Sober Thoughts on Nuclear Paradox
K. Subrahmanyam
DANGERS OF NUCLEAR WAR by Franklyn Griffith University of Toronto Press, 1980, 197 pp., price not stated
July-August 1980, volume 5, No 7/8

The Dangers of Nuclear War is in mark­ed contrast to the bulk of the literature on nuclear war generated in the West. The central message of the book is, to quote Lord Zuckermann, ‘that wars may start as central planners predict but history shows that they rarely if ever proceed or need end as predicted.’ The book is therefore a plea for abandoning the idea of winning a nuclear war, It highlights that a war that unleashes nuclear weaponry in the world today would be a disaster beyond anything the world has known and surely beyond our imagination. It focusses on the paradox that according to the accepted theories of today the avoidance of nuclear war requires both stable general deterrence and deep restraint in reliance on nuclear weaponry of any sort.
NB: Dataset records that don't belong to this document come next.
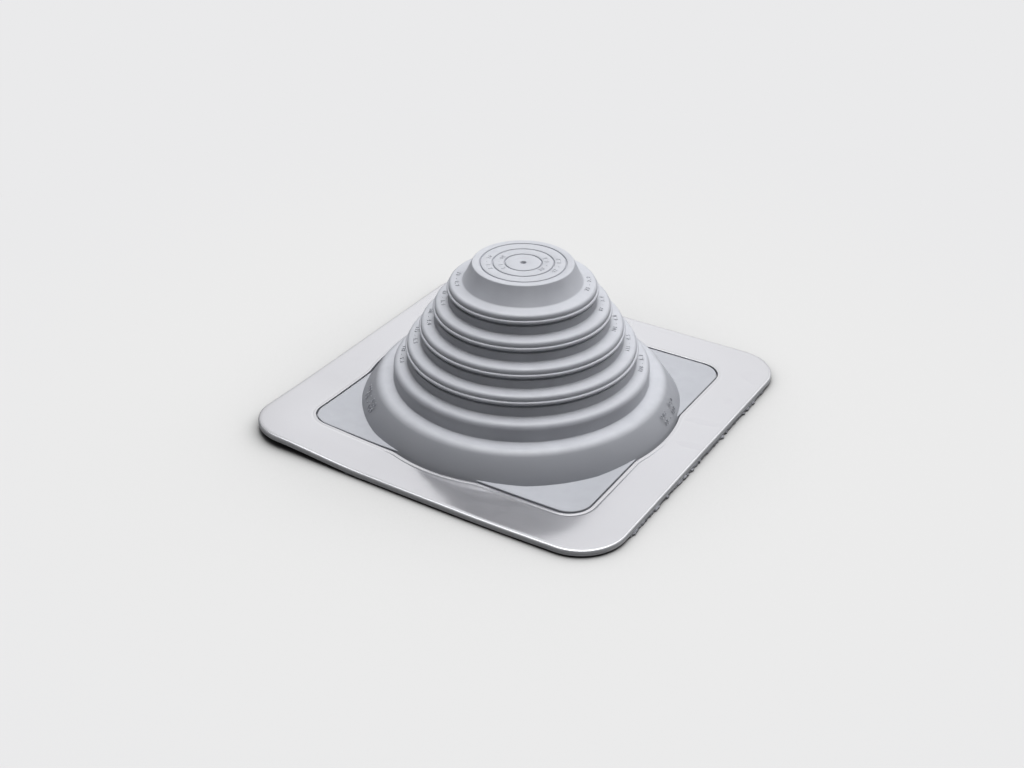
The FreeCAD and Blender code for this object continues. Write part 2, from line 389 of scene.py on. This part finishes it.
# Bridge each loop of a list to the next, and weld the bands.
def banded(makers):
    bands = [bridged([makers[i](), makers[i + 1]()]) for i in range(len(makers) - 1)]
    piece = joined(bands)
    weld(piece, closeGap)
    return piece


# The flange's section from the foot's outside, over the edge and back under to its inside.
def flangeLoops():
    base, top, edge = boot["underside"], flange["top"], flange["edge"]
    seam, floor = flange["seam"], boot["flangeTop"]
    loops = [partial(ringLoop, boot["footRadius"], floor)]
    loops += [partial(openingLoop, seam, floor), partial(openingLoop, seam, top)]
    loops += [partial(squareLoop, flange["side"], flange["corner"], inset, height)
              for inset, height in ((edge, top), (0, top - edge), (0, base + edge), (edge, base))]
    width, slope, foot = flange["ribWidth"], flange["ribSlope"], flange["ribFoot"]
    for side, corner in flange["squareRibs"]:
        loops += [partial(squareLoop, side, corner, inset, height)
                  for inset, height in ((0, base), (slope, foot), (width - slope, foot), (width, base))]
    mouth = flange["mouth"]
    loops += [partial(ringLoop, radius, height)
              for radius, height in ((mouth + width, base), (mouth + width - slope, foot),
                                     (mouth, foot), (mouth, boot["panelTop"]))]
    return loops


# The raised square that stands in the frame's opening at the corners of the foot.
def makePanel():
    side, corner, top = flange["panelSide"], flange["panelCorner"], boot["panelTop"]
    foot, hole = flange["panelFoot"], flange["panelHole"]
    loops = [partial(ringLoop, hole, foot), partial(ringLoop, hole, top)]
    loops += [partial(squareLoop, side, corner, inset, top + rise) for inset, rise in flange["panelEdge"]]
    loops += [partial(squareLoop, side, corner, 0, foot), partial(ringLoop, hole, foot)]
    panel = banded(loops)
    faceOutwards(panel)
    return panel


# Steps, foot and flange, moulded as one.
def makeRubber():
    outside, inside = bootSection()
    dome = turnedPiece(outside, boot["turns"])
    hollow = turnedPiece(inside, boot["turns"])
    piece = joined([dome, hollow, banded(flangeLoops())])
    weld(piece, joinGap)
    faceOutwards(piece)
    piece = joined([piece, makePanel()])
    bend(piece, lifted)
    bend(piece, pushed)
    settle(piece, "rubberBoot", boot["smooth"])
    return piece


rubberBoot = makeRubber()
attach(rubberBoot, "root")
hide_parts("rubber_boot")
print("rubber boot done")


metal = {
    "side": 203.2, "corner": 23.0, "top": 4.0, "foot": 1.2, "sheet": 1.0, "rim": 0.85,
    "lip": [(0, -1.0), (0, 0.03), (0.12, 0.08), (0.3, 0.08), (1.0, 0)],  # out from the opening, above the top
    "pressedLine": [(1.3, 0), (1.6, -0.08), (1.9, 0), (2.6, 0)],
    "spans": [16, 11, 6, 2.5],  # loops on the flat top, in from the side
    "hem": [(0, 2.3), (0.16, 2.1), (0, 1.9), (0, 1.4), (0.3, 1.2)],  # in from the side, height
    "waves": 0.35, "waveLength": 52, "smooth": 38,
}


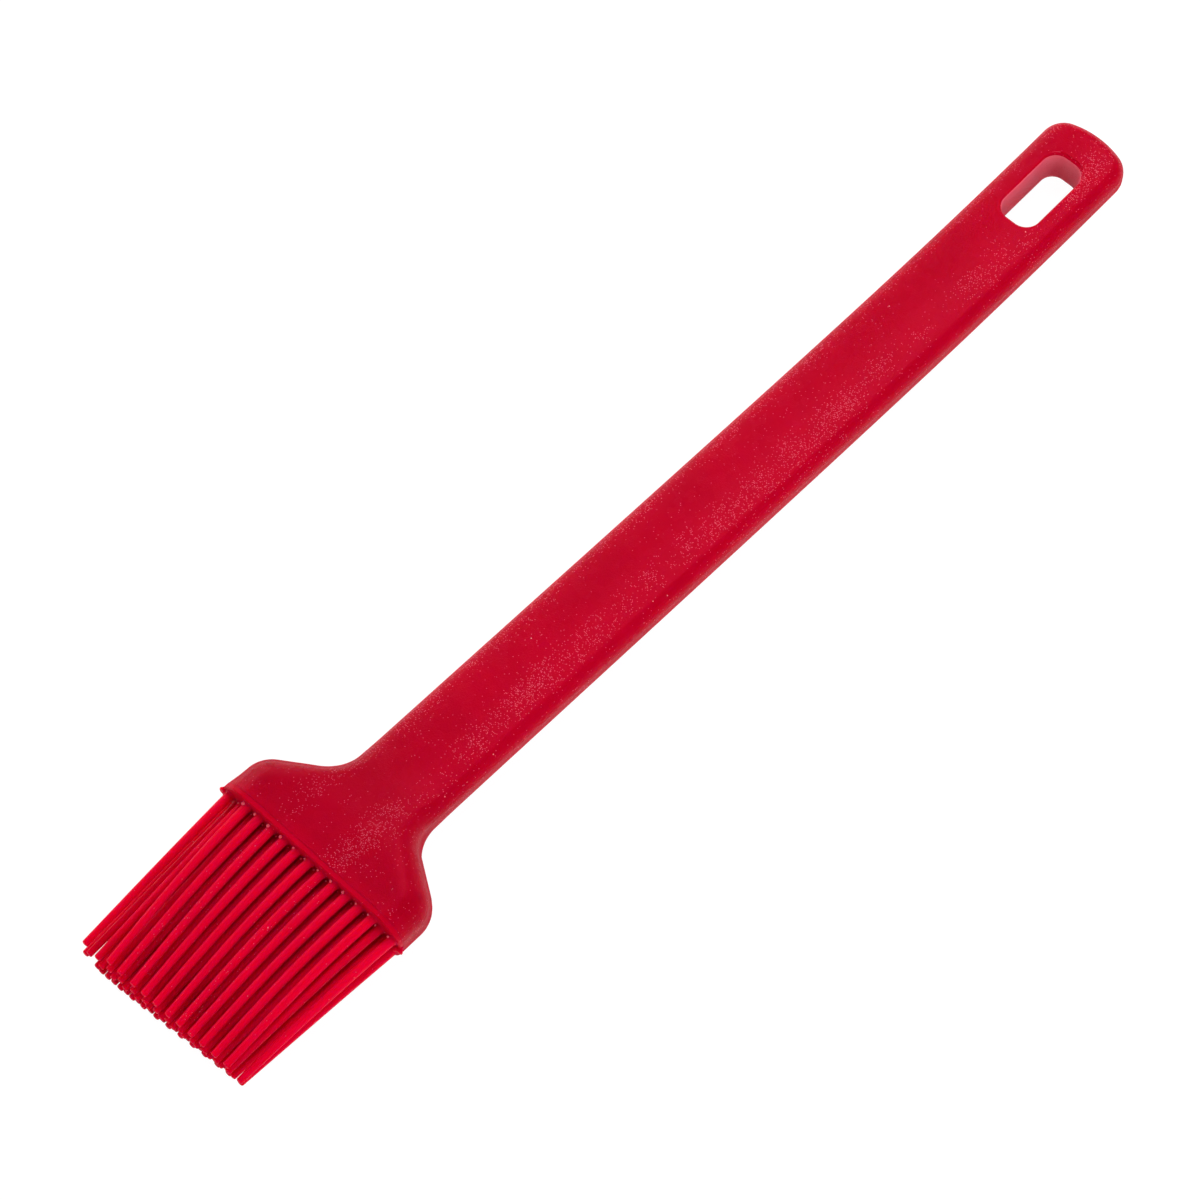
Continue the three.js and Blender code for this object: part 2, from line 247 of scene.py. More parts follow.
def make_camera():
    """The photograph's viewpoint, as a place and a heading in the frame."""
    level_share = math.cos(CAMERA_PITCH)
    forward = Vector((
        level_share * math.cos(CAMERA_HEADING),
        level_share * math.sin(CAMERA_HEADING),
        math.sin(CAMERA_PITCH),
    ))
    level = forward.cross(Vector((0, 0, 1))).normalized()
    rise = level.cross(forward)
    right = level * math.cos(CAMERA_ROLL) + rise * math.sin(CAMERA_ROLL)
    up = rise * math.cos(CAMERA_ROLL) - level * math.sin(CAMERA_ROLL)
    data = bpy.data.cameras.new("camera")
    data.sensor_width = CAMERA_SENSOR
    data.lens = CAMERA_LENS
    data.clip_start = 0.01
    data.clip_end = 20
    camera = bpy.data.objects.new("camera", data)
    turn = Matrix((right, up, -forward)).transposed().to_4x4()
    camera.matrix_world = Matrix.Translation(CAMERA_PLACE) @ turn
    bpy.context.scene.collection.objects.link(camera)
    bpy.context.scene.camera = camera


def make_table():
    """Pale table whose own colour is the white background; it keeps a faint shadow."""
    mesh = bpy.data.meshes.new("table_top")
    corners = [(x * TABLE_HALF, y * TABLE_HALF, 0) for x, y in ((-1, -1), (1, -1), (1, 1), (-1, 1))]
    mesh.from_pydata(corners, [], [(0, 1, 2, 3)])
    table = bpy.data.objects.new("table_top", mesh)
    bpy.context.scene.collection.objects.link(table)
    material = bpy.data.materials.new("table_white")
    material.use_nodes = True
    graph = Graph(material.node_tree)
    graph.nodes.clear()
    matte = graph.add("ShaderNodeBsdfDiffuse", inputs={"Color": TABLE_GREY})
    bright = graph.add(
        "ShaderNodeEmission", inputs={"Color": (1, 1, 1, 1), "Strength": TABLE_GLOW},
    )
    path = graph.add("ShaderNodeLightPath").outputs
    seen = graph.calc("MAXIMUM", path["Is Camera Ray"], path["Is Transmission Ray"])
    seen = graph.calc("MAXIMUM", seen, path["Is Glossy Ray"])
    share = graph.calc("MULTIPLY", seen, TABLE_GLOW_SHARE)
    mixed = graph.add(
        "ShaderNodeMixShader", inputs={0: share, 1: matte.outputs[0], 2: bright.outputs[0]},
    )
    graph.add("ShaderNodeOutputMaterial", inputs={"Surface": mixed.outputs[0]})
    table.data.materials.append(material)


def make_world():
    """A pale room: white round the horizon, dimmer overhead."""
    world = bpy.data.worlds.new("room")
    world.use_nodes = True
    graph = Graph(world.node_tree)
    graph.nodes.clear()
    where = graph.add("ShaderNodeTexCoord").outputs["Generated"]
    greys = [(0.12, (1, 1, 1)), (0.30, (0.15, 0.15, 0.15)), (0.8, (0.06, 0.06, 0.06))]
    colour = graph.ramp(graph.parts(where)["Z"], greys)
    ground = graph.add("ShaderNodeBackground", inputs={"Color": colour, "Strength": 1.0})
    graph.add("ShaderNodeOutputWorld", inputs={"Surface": ground.outputs[0]})
    bpy.context.scene.world = world


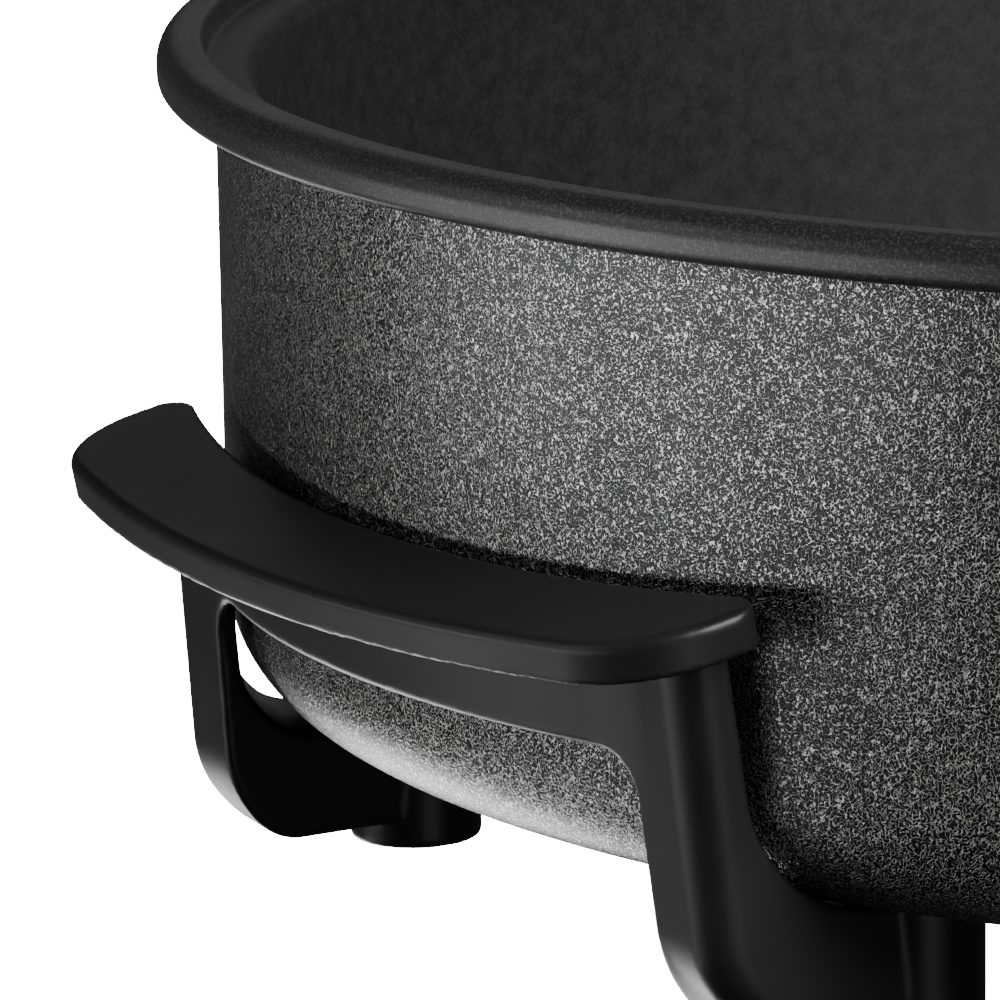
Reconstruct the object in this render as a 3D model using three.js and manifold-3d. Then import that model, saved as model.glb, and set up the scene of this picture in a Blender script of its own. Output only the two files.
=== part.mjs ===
// Electric pizza pan: a round die-cast pan on two handles with four J-shaped legs, and a plug-in control.
// Millimetres, +Z up. The pan stands on z = 0 about the Z axis, its handles lie on the X axis, and the
// control plugs in at the front, from -Y.
import * as THREE from 'three';
import { mergeVertices } from 'three/addons/utils/BufferGeometryUtils.js';
import Module from 'manifold-3d';

// Pan
const rimInnerStep = 1.6;
const rimOverhang = 7.9;
const rimHeight = 6.5;
const rimRoll = 3.5;
const rimLipRound = 1.5;
const rimEdge = 0.9;
const wallOuterRadius = 178.4;
const wallThickness = 5.4;
const panHeight = 90;
const standHeight = 20.3;
const floorThickness = 5;
const outerFillet = 15.2;
const innerFillet = 10.5;
const ledgeDepth = 3.6;
const ledgeGroove = 1.4;
const ledgeRound = 2.4;

// Heating element in its cast ring under the floor
const elementRadius = 4;
const elementRingInset = 78.4;
const elementDrop = 5;
const ringBossWidth = 19;
const ringBossHeight = 9.8;
const leadSpacing = 26;
const leadEndInset = 12.4;
const leadStraight = 40;
const leadBend = 15;
const ringOpeningHalf = 32;
const sealRadius = 4.6;
const sealLength = 5.4;
const pinRadius = 2.4;
const pinLength = 33.7;

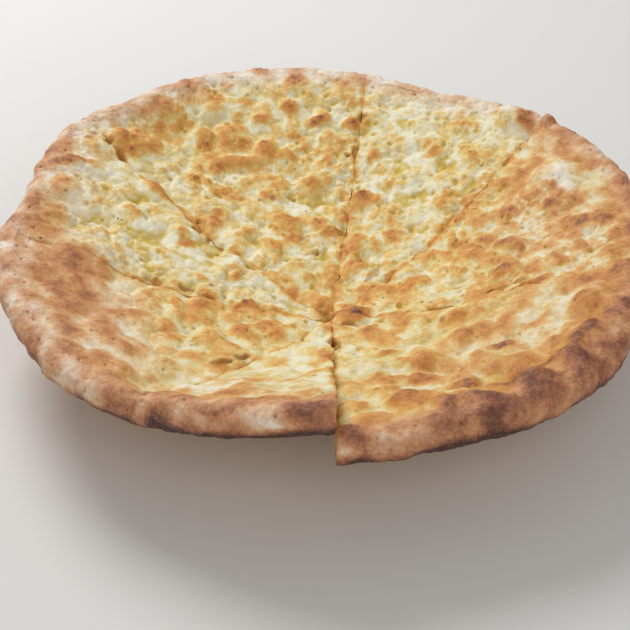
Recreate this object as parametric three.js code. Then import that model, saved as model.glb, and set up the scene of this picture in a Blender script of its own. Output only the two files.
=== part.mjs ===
// A round, flat focaccia that has sagged into a shallow dish, cut from its middle into seven
// slices that still lie together. Each slice is one closed solid: a lumpy top, a rolled rim, a
// plain underside and two cut faces. Millimetres, +Z up, standing on Z = 0. The near side, where
// one slice stands up above its neighbours, faces -Y. Bearings are degrees from +X towards +Y.
import * as THREE from 'three';

// Driving sizes
const breadRadius = 151; // mean outline
const rimRound = 7; // radius of the rolled rim
const dishDepth = 43; // how far the middle of the top lies below the crest of the rim
const dishPower = 1.7; // flat in the middle, steeper towards the rim
const middleThickness = 13;
const restingRadius = 42; // flat spot that the bread stands on
const undersidePower = 1.35;
const kerf = 0.7; // gap left by the knife
const kerfWave = 0.9; // how far a cut wanders from straight
const cutCentre = [2, -18];

// Mesh fineness
const topCell = 5.3;
const undersideCell = 11;
const rimTurns = 6; // facets round the rolled rim

const crestRadius = breadRadius - rimRound;
const rimHeight = middleThickness + dishDepth - rimRound; // centre of the rolled rim
const rimSlope = 26; // degrees: the top and the underside reach the rim on this slope
const rimArc = [90 + rimSlope, -90 + rimSlope];

// Where the outline leaves the circle: a bulge or a flat, at a bearing, over a half width.
const outlineBulges = [
  { at: 35, half: 28, by: 2 },
  { at: 68, half: 26, by: -5 },
  { at: 115, half: 24, by: 4 },
  { at: 148, half: 15, by: 4 },
  { at: 174, half: 20, by: -6.5 },
  { at: 226, half: 22, by: 3 },
  { at: 290, half: 18, by: -3 },
  { at: 338, half: 22, by: -4.5 },
  { at: 15, half: 14, by: 2 },
];
const rimSags = [
  { at: 68, half: 24, by: -3 },
  { at: 310, half: 40, by: -1 },
];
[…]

It pleads for a new readiness for imaginative political action both for drastic arms limitation and increased international understand­ing.All these are in refreshing contrast to the general run of strategic literature from the West which dwells on nuclear war winning strategies, counter force strategies possibility of limited nuclear war, desirability of using nuclear weapons against non-nuclear adversaries in certain contexts, etc.